Here are three examples, the last one my own:
This plea for pluralism comes from a sense that battles between enthusiasts and critics of AI are not that important relative to larger problems. I'm talking about the sense that something is off in the functioning of institutions of higher education, and has been for a while now… Those who work in higher education and believe in its value should unify around academic freedom, public support for research, and the safety and success of students. But the need for unity should not extend to whether and how teachers use the technology. (Rob Nelson, AI Log)
To start, I think it's important to acknowledge that there's good reason for smart people to be skeptical. AI has historically been associated with grandiose claims, most of which have rarely panned out. At the same time, recent AI developments run against the grain of the intuitions most people form about how new technologies evolve and change. As a society, we just aren't used to things moving this rapidly. (Benjamin Breen, Generative History)
I think it's safe to say that most historians and archivists are skeptical—even resistant—to AI, and for good reasons. The extractive training practices, the environmental costs, the annoying hype cycle, and the threat to human expertise are all real. I share these concerns. But this is a use case I think we need to take seriously. (me, right here on Found History)
Three different writers, essentially the same opening gambit.
These disclaimers, including my own, are offered sincerely. Most of us writing this kind of thing really do sympathize with the critiques and share the values of our skeptical colleagues. We just think the best response to the problems of AI is to try to understand it better and hopefully steer it in directions consistent with our shared values and shared political, social, cultural, and educational commitments.
But disclaimers are tedious to write. And, frankly, they should go without saying. We are, by and large, talking to colleagues who know us, who have read our other work, and who should understand that our engagement with AI is not an abandonment of the humanistic project but a continuation of it by other means. The preemptive throat-clearing can sometimes feel less like good-faith intellectual caution and more like the academic equivalent of showing our papers.
So in the spirit of good software development—don't repeat yourself—I propose we standardize. Below is a block of boilerplate that those of us in the cautiously AI-curious camp can prepend to anything we write about the subject. Consider it open source. Pull requests welcome.
Before proceeding, the author wishes to acknowledge the following:
The training of large language models has involved extractive labor practices and the unlicensed use of copyrighted material. Their operation consumes significant energy and water. Their deployment threatens to displace workers, deskill professions, and concentrate wealth further in the hands of a small number of technology companies whose founders now wield disproportionate political influence. In educational settings, they raise legitimate concerns about cheating, the erosion of deep reading and writing, and the devaluation of the slow cognitive work that humanistic training is meant to cultivate.

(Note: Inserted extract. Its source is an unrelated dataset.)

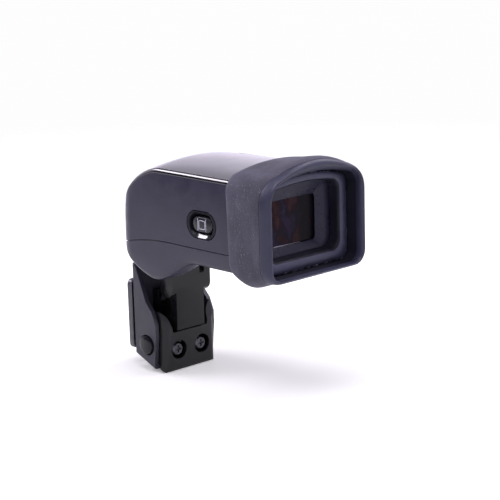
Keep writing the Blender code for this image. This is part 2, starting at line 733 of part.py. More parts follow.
def square_tube(name, half, wall, corner, start, end, finish):
    def ring(size, radius, along):
        return cup_outline(along, 2 * size, size, 0, size, radius)
    rings = [ring(half, corner, start), ring(half, corner, end), ring(half - wall, corner - wall / 2, end),
             ring(half - wall, corner - wall / 2, start)]
    return loft(name, rings, finish, ring_shut=True)


def lens_guide():
    guide = square_tube("lens_guide", GUIDE_HALF, GUIDE_WALL, CARRIAGE_CORNER + GUIDE_WALL, GUIDE_START,
                        GUIDE_START + GUIDE_LENGTH, DARK_PLASTIC)
    reach = CRANK_THROW + CRANK_RADIUS + 2 * CLEAR
    y, z = dial_centre()
    return cut(guide, box("crank_window", (GUIDE_HALF / 2, y - reach, z - reach),
                          (2 * GUIDE_HALF, y + reach, z + reach)))


def lens_carriage():
    """The square tube that carries the lenses and slides to focus, slotted for the dial's crank."""
    half = CARRIAGE_WIDTH / 2
    end = CARRIAGE_START + CARRIAGE_LENGTH
    outline = [(x, z) for x, y, z in cup_outline(0, CARRIAGE_WIDTH, half, 0, half, CARRIAGE_CORNER)]
    carriage = prism("lens_carriage", "Y", outline, RIM_Y + CARRIAGE_START, RIM_Y + end, BLACK_PLASTIC)
    slot = CRANK_RADIUS + CLEAR
    tall = CRANK_THROW + slot
    y, z = dial_centre()
    return cut(carriage,
               rod("carriage_bore", "Y", (0, AXIS_HEIGHT), LENS_RADIUS + CLEAR, RIM_Y, RIM_Y + HEAD_LENGTH,
                   steps=24),
               box("crank_slot", (half / 2, y - slot, z - tall), (2 * half, y + slot, z + tall)))


def lens(name, start, front_sag, back_sag):
    """A lens with a flat rim and a dome or a hollow on each side."""
    steps = 4
    end = start + LENS_EDGE
    front = [(max(LENS_RADIUS * index / steps, LENS_POLE), start - front_sag * (1 - (index / steps) ** 2))
             for index in range(steps + 1)]
    back = [(max(LENS_RADIUS * index / steps, LENS_POLE), end + back_sag * (1 - (index / steps) ** 2))
            for index in range(steps, -1, -1)]
    profile = [(radius, RIM_Y + along) for radius, along in front + back]
    return turned(name, "Y", (0, AXIS_HEIGHT), profile, LENS, 20)


def lenses():
    front = CARRIAGE_START + LENS_SAG
    back = CARRIAGE_START + CARRIAGE_LENGTH - LENS_EDGE - LENS_SAG
    lens("lens_front", front, LENS_SAG / 2, LENS_SAG)
    lens("lens_back", back, LENS_SAG, LENS_SAG / 2)


def slab(name, half, low, high, start, thickness, finish=None):
    """A plate across the head, between two heights about the optical axis."""
    return box(name, (-half, RIM_Y + start, AXIS_HEIGHT + low),
               (half, RIM_Y + start + thickness, AXIS_HEIGHT + high), finish)


def display_parts():
    half, tall = DISPLAY_WIDTH / 2, DISPLAY_HEIGHT / 2
    stack = DISPLAY_THICKNESS + CLEAR + BACKLIGHT_THICKNESS
    start = DISPLAY_START - CLEAR - DISPLAY_LIP
    holder = slab("display_frame", DISPLAY_FRAME_WIDTH / 2, -DISPLAY_FRAME_BOTTOM, DISPLAY_FRAME_TOP, start,
                  DISPLAY_LIP + 2 * CLEAR + stack, DARK_PLASTIC)
    view_share = 0.88
    cut(holder,
        slab("display_view", half * view_share, -tall * view_share, tall * view_share, 0, HEAD_LENGTH),
        slab("display_pocket", half + CLEAR, -tall - CLEAR, tall + CLEAR, DISPLAY_START - CLEAR, HEAD_LENGTH))
    slab("display_panel", half, -tall, tall, DISPLAY_START, DISPLAY_THICKNESS, DISPLAY)
    slab("backlight", half, -tall, tall, DISPLAY_START + DISPLAY_THICKNESS + CLEAR, BACKLIGHT_THICKNESS,
         DARK_PLASTIC)
    slab("main_board", BOARD_WIDTH / 2, -DISPLAY_FRAME_BOTTOM, BOARD_TOP, BOARD_START, BOARD_THICKNESS, BOARD)
    flex_start = DISPLAY_START + stack + 2 * CLEAR
    slab("flex_cable", FLEX_WIDTH / 2, -FLEX_THICKNESS / 2, FLEX_THICKNESS / 2, flex_start,
         BOARD_START - CLEAR - flex_start, FLEX)


# Controls on the head


def button_surround():
    """The bezel in the head's side, with a chamfer falling to the button."""
    outer = -half_width(BUTTON_ALONG)
    inner = outer + BEZEL_DEPTH
    chamfer = BEZEL_DEPTH / 3
    centre = button_centre()

    def ring(length, height, x):
        return [(x, y, z) for y, z in obround(centre, length, height, 8)]

    mouth = (BUTTON_LENGTH + 2 * CLEAR, BUTTON_HEIGHT + 2 * CLEAR)
    lead_share = 0.6
    lead = (BEZEL_HEIGHT - mouth[1]) * lead_share
    rings = [ring(BEZEL_LENGTH, BEZEL_HEIGHT, inner), ring(BEZEL_LENGTH, BEZEL_HEIGHT, outer),
             ring(mouth[0] + lead, mouth[1] + lead, outer), ring(*mouth, outer + chamfer),
             ring(*mouth, inner)]
    return loft("button_surround", rings, GLOSS_PANEL, ring_shut=True)


def display_button():
    """A long cap, slightly domed, with a lip behind the bezel that keeps it in."""
    outer = -half_width(BUTTON_ALONG)
    inner = outer + BEZEL_DEPTH + BUTTON_TRAVEL
    centre = button_centre()

    def ring(grow, x):
        return [(x, y, z) for y, z in obround(centre, BUTTON_LENGTH + 2 * grow, BUTTON_HEIGHT + 2 * grow, 8)]

    top = outer + CLEAR
    rings = [ring(-4 * BUTTON_DOME, top), ring(-2 * BUTTON_DOME, top + BUTTON_DOME / 4),
             ring(-BUTTON_DOME, top + BUTTON_DOME / 2), ring(0, top + 2 * BUTTON_DOME), ring(0, inner),
             ring(BUTTON_LIP, inner), ring(BUTTON_LIP, inner + BUTTON_LIP)]
    loft("display_button", rings, BLACK_PLASTIC)
    start = inner + BUTTON_LIP + BUTTON_TRAVEL + CLEAR
    y, z = centre
    half = SWITCH_SIZE / 2
    box("button_switch", (start, y - half, z - half), (start + SWITCH_DEPTH, y + half, z + half), STEEL)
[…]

The hype surrounding them echoes the hype that surrounded crypto, the metaverse, and a long line of technologies that did not deliver on their promises.
The author takes these concerns seriously and shares many of them. The author values human creativity, human learning, and human labor, and believes that scholarly traditions developed over centuries are not obstacles to human flourishing but constitutive of it.
None of what follows should be read as dismissing these concerns or as enthusiasm for the companies, personalities, or business models associated with this technology. It should be read instead as an attempt to understand a technology that is, for better or worse, already shaping the institutions we work in, and to steer it—where we can—toward ends consistent with those traditions and values.
I'm only half joking. The serious point is that the ritual disclaimer has become something people doing legitimately interesting experimental work feel they have to spend time on, time that we all know is a precious commodity in academia today. Meanwhile, the rejectionist position gets to assume its own bona fides and skip straight to the argument. I'd like to believe that among colleagues, we could extend each other the benefit of the doubt. I'd like to believe that engaging seriously with a new technology—including being willing to be wrong about it—is itself a humanistic act, in the tradition of scholars who have always had to figure out what to do with earlier new tools and new media.